Implementing Regional Early Warning Policy to Sustain Social Stability in North Minahasa Regency, Indonesia
Keywords:
Collaborative Governance, Early Warning Policy, Kesbangpol, North Minahasa, Policy Implementation, Regional Early Awareness, Social ConflictAbstract
The study addresses the need for a more effective early detection and early prevention system in a socially plural district whose stability is strategically important for governance, investment, tourism, and intergroup harmony. Using a qualitative descriptive design, the original thesis collected data through in-depth interviews, observation, and document analysis involving officials of the Regional National Unity and Politics Agency (Kesbangpol), the Early Warning Community Forum (FKDM), interfaith actors, security institutions, district-level officials, and community leaders. The present article reorganizes the thesis into a full academic journal article and highlights the empirical findings through adapted tables and thesis-based figures.

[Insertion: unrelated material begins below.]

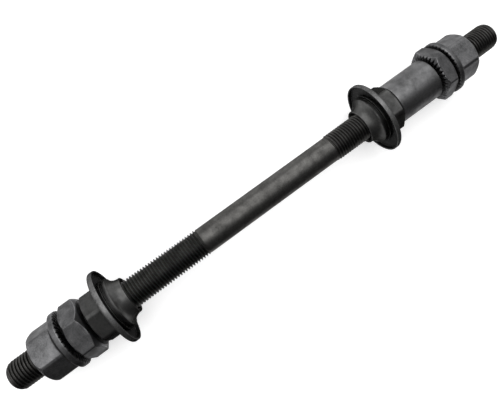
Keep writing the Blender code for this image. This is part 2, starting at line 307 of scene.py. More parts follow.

The findings indicate that the early warning policy has been implemented, but its performance remains suboptimal. Institutionally, Kesbangpol has carried out coordination, early detection, conflict mapping, and communication functions. However, implementation is constrained by limited human resources, insufficient budget, weak cross-sector coordination, limited analytical capacity, uneven public participation, and the absence of an integrated digital information system. The role of FKDM as a strategic community partner also remains underdeveloped due to limited training and operational support. At the same time, the policy benefits from several supportive factors, including local government commitment, a relatively strong regulatory foundation, collaboration with TNI and the Police, the influence of community and religious leaders, and local socio-cultural values that emphasize solidarity. The article argues that policy strengthening should move beyond formal compliance toward a collaborative, capacity-building, and digital governance model. It proposes an integrated strengthening strategy that combines institutional clarification, competency development, community-based reporting, and digital early warning infrastructure. The study contributes to the public administration literature by showing that regional early warning policy in plural local settings is not only a matter of legal design but also of implementation capacity, trust, inter-organizational coordination, and the ability to translate preventive governance into routine practice.